Het bedrijf stuurt dan ook niet actief aan op groei. En toch: inmiddels zijn er in Nederland 120 afnemers en daarnaast wordt het merk verkocht aan 40 detaillisten in België en 15 in Ierland. “Het ontwikkelt zich allemaal organisch,” zegt Van der Klei. “Onze motto’s zijn: ‘We zien wel’ en ‘Morgen is er weer een dag’,” zegt Marcopoulos. “Maar we bekijken altijd goed wat er op ons pad komt en of we dat willen,” nuanceert Van der Klei. “We zijn er tot nu toe in geslaagd om alleen maar zaken te doen met mensen die we aardig vinden.”

Aan de uitgangspunten van het bedrijf is in de afgelopen jaren weinig veranderd.

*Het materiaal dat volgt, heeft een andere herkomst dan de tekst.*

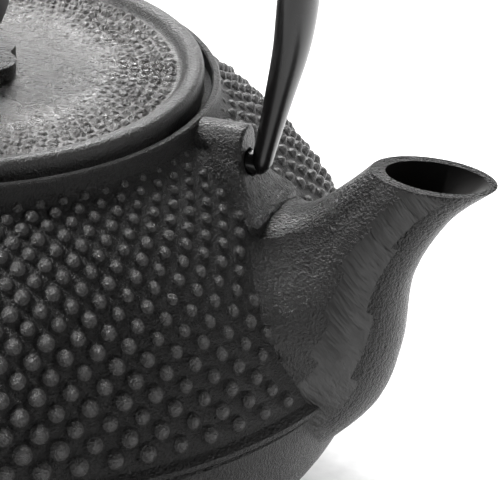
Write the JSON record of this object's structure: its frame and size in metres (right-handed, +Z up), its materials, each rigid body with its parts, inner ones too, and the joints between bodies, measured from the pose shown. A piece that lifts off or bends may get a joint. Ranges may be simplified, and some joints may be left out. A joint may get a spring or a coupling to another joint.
{
  "type": "teapot",
  "caption": "Cast-iron teapot with a hobnail body, ground spout, round lid with a ball knob, folding bail handle and a steel tea infuser.",
  "frame": {"origin": "centre of the flat underside", "axes": "+X towards the spout, +Z up"},
  "size_m": [0.1761, 0.1524, 0.1593],
  "materials": {
    "cast_iron": "sand-cast, black lacquered",
    "lid_iron": "sand-cast, black lacquered",
    "satin_black": "satin black",
    "stainless": "pressed and polished",
    "steel_mesh": "fine woven mesh"
  },
  "bodies": {
    "pot": {"pot_body": "cast_iron", "pot_base": "cast_iron", "spout": "cast_iron", "front_ear": "cast_iron", "rear_ear": "cast_iron"},
    "infuser": {"infuser_rim": "stainless", "infuser_wall": "steel_mesh", "infuser_floor": "steel_mesh", "infuser_base_ring": "stainless"},
    "lid": {"lid": "lid_iron", "knob_seat": "lid_iron", "knob_washer": "stainless"},
    "knob": {"lid_knob": "satin_black"},
    "handle": {"handle": "satin_black"}
  },
  "joints": [
    {"name": "handle_pivot", "type": "hinge", "parent": "pot", "child": "handle", "pos_m": [0, 0, 0.0745], "axis": [1, 0, 0], "range_deg": [-95, 95]},
    {"name": "infuser_lift", "type": "slide", "parent": "pot", "child": "infuser", "axis": [0, 0, 1], "range_m": [0, 0.04]},
    {"name": "lid_lift", "type": "slide", "parent": "infuser", "child": "lid", "axis": [0, 0, 1], "range_m": [0, 0.04]},
    {"name": "knob_spin", "type": "hinge", "parent": "lid", "child": "knob", "pos_m": [0, 0, 0.0972], "axis": [0, 0, 1], "continuous": true}
  ]
}
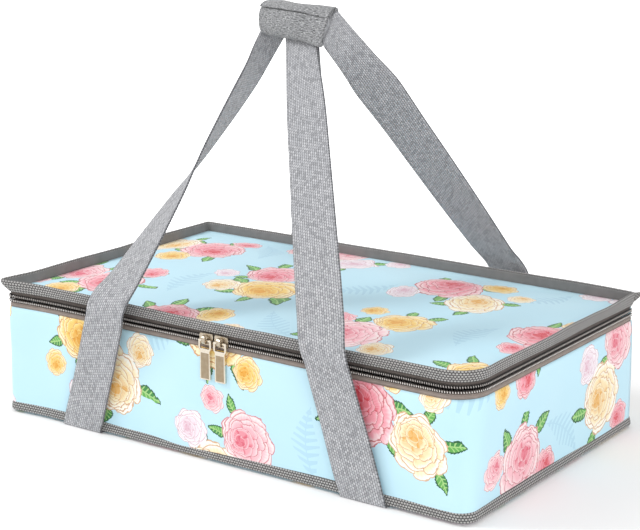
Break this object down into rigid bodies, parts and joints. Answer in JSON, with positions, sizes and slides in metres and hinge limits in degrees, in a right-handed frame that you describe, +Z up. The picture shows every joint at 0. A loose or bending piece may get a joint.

Een paar kleine dingen: Het werk gebeurt niet meer aan de keukentafel, maar in een mooie etage op een bedrijventerrein in Haarlem. De collectie heeft zich ontwikkeld: “We hebben gemerkt dat we vooral sterk zijn in tricot en breisels, dus daar is ook het zwaartepunt van de collectie komen te liggen,” vertelt Marcopoulos.

Maar de eigengereidheid is onveranderd en ook de motto’s zijn gelijk gebleven. En hoe zit het met de plannen voor de toekomst? “We willen ons eigen spoor blijven volgen.” Tot zover deze vertelling. Want het verhaal van Kyra Marcopoulos & Lidwien van der Klei is nog lang niet afgelopen, maar het einde laat zich, zoals het een goed sprookje betaamt, al raden: Ze leefden nog lang en gelukkig.